There is now near-consensus in the scientific community that human-induced global warming poses the greatest threat ever to have faced mankind. A recent IPCC (Intergovernmental Panel on Climate Change) report included the calculation that a curtailment of fossil fuel use down to zero carbon emissions must be speedily achieved—that is way beyond the widely accepted figure in the UK of an 80% reduction by 2050 which is, in any case, now widely recognised as a seriously insufficient target to prevent irreversible climate change.

What is overlooked is the fact that the planet’s atmosphere has only a finite non-negotiable capacity to safely absorb the gases from further fossil fuel use, especially those released into the upper atmosphere. The absence of suggestions as to how the ice cap in the Arctic can now be returned to its former area rather than continuing to rapidly decline provides near-indisputable evidence for believing that that capacity has already been exceeded.

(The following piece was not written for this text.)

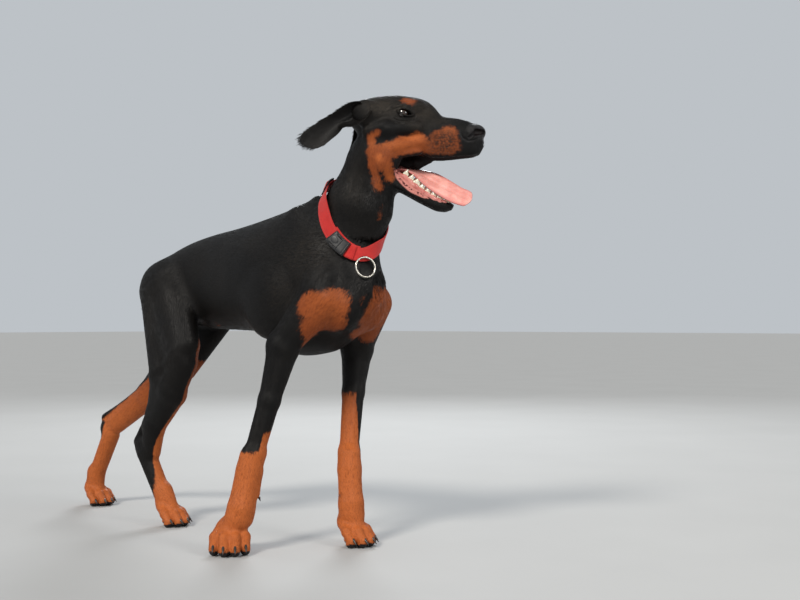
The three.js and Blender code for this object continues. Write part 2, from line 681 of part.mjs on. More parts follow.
// ears: thin leaves cupped at the root; the right one is blown back, the left one hangs beside the cheek
const EAR_SLOPE = { right: 30, left: 74 };
const EAR_SPREAD = { right: 33, left: 26 };
const EAR_FORM = table([
  [0, 6, 22], [0.15, 6, 22], [0.31, 6.5, 20.5], [0.42, 9.5, 16.5], [0.5, 7.5, 18.5], [0.62, 5.5, 20],
  [0.75, 3, 20.5], [0.87, 2.5, 18.5], [0.96, 4.5, 12.5], [1, 5, 4],
]);
function ear(s) {
  const side = s > 0 ? 'left' : 'right';
  const c = Math.cos(rad(EAR_SLOPE[side]));
  const d = Math.sin(rad(EAR_SLOPE[side]));
  return sheet(9, 5, (u, t, sgn) => {
    const [middle, wide] = EAR_FORM(u);
    const open = (1 - u) ** 1.5;
    const along = -8 + EAR_LENGTH * u - (t > 0 ? 10 * t * open : 0);
    const up = middle - t * wide;
    const cup = 22 * open + 3;
    const thick = (u < 0.15 ? EAR_THICK + (0.15 - u) * 26 : EAR_THICK) * (Math.abs(t) > 0.99 ? 0.55 : 1);
    const bow = 5 * Math.sin(u * Math.PI);
    const out = 41 + EAR_SPREAD[side] * u - bow - s * cup * (t * t - 0.4) + sgn * thick / 2;
    return HEAD.world([-c * along - d * up, s * out, -d * along + c * up]);
  });
}

// teeth and claws: short cones set in place by loops
function cone(at, dir, r, len, tip = 0.25, seg = 6) {
  const g = new THREE.CylinderGeometry(r * tip, r, len, seg);
  g.translate(0, len / 2, 0);
  const d = unit(dir);
  const sideways = unit(cross(d, Math.abs(d[2]) > 0.9 ? [1, 0, 0] : [0, 0, 1]));
  g.applyMatrix4(basis(at, sideways, d, cross(sideways, d)));
  return solid(g);
}
const JAW_AT = table(JAW);
function lowerTeeth() {
  const out = [];
  for (const s of [-1, 1]) {
    out.push(cone(JAWF.world([112, s * 11, -2]), JAWF.turn([0.15, s * 0.16, 1]), 3.6, LOWER_CANINE + 3));
    for (let i = 0; i < 3; i += 1) {
      const at = JAWF.world([119 - i * 1.3, s * (1.9 + i * 3.3), -2]);
      out.push(cone(at, JAWF.turn([0.25, 0, 1]), 1.8, 8, 0.6, 5));
    }
    for (let i = 0; i < 7; i += 1) {
      const x = 99 - i * 12.2;
      const h = i === 4 ? 14 : 9 + i * 0.7 + random() * 0.6;
      const at = JAWF.world([x, s * (14.5 + i * 1.9), JAW_AT(x)[0] - 3.5]);
      out.push(cone(at, JAWF.turn([0, s * 0.08, 1]), i === 4 ? 6.2 : 4.4, h, 0.3, 6));
    }
  }
  return out;
}
function upperTeeth() {
  const out = [];
  for (const s of [-1, 1]) {
    out.push(cone(HEAD.world([183, s * 14, -62]), HEAD.turn([0.1, 0, -1]), 4, UPPER_CANINE + 2));
    for (let i = 0; i < 3; i += 1) {
      const at = HEAD.world([193 - i * 2.4, s * (2 + i * 3.4), -63]);
      out.push(cone(at, HEAD.turn([0.1, 0, -1]), 2, 8, 0.6, 5));
    }
  }
  return out;
}
function claws(fr) {
  return TOES.map(([y, front]) => cone(
    fr.world([front + 4, y * 1.02, 15.5]), fr.turn([0.86, y * 0.004, -0.5]),
    CLAW_R * fr.scale, CLAW_LENGTH * fr.scale, 0.2, 7));
}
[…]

Politicians and the public alike need urgently to realise that there is only one way of achieving the essential and early goal of close-to-zero carbon emissions. It is the adoption of the GCI (Global Commons Institute) “Contraction and Convergence” framework (see the GCI website at which may well lead to the introduction of per capita carbon rationing. If we are to limit the extent of further loss of the planet’s habitability, that ration will have to be so small that little air travel will be possible. We cannot continue to deceive ourselves that long-distance journeys by air are not too profligate in fuel use and that the resultant greenhouse gas emissions can be added to their already excessive concentrations in the atmosphere.

So, one may ask, what is the logic of seeking to find the best way to cater for the growing demand for air travel?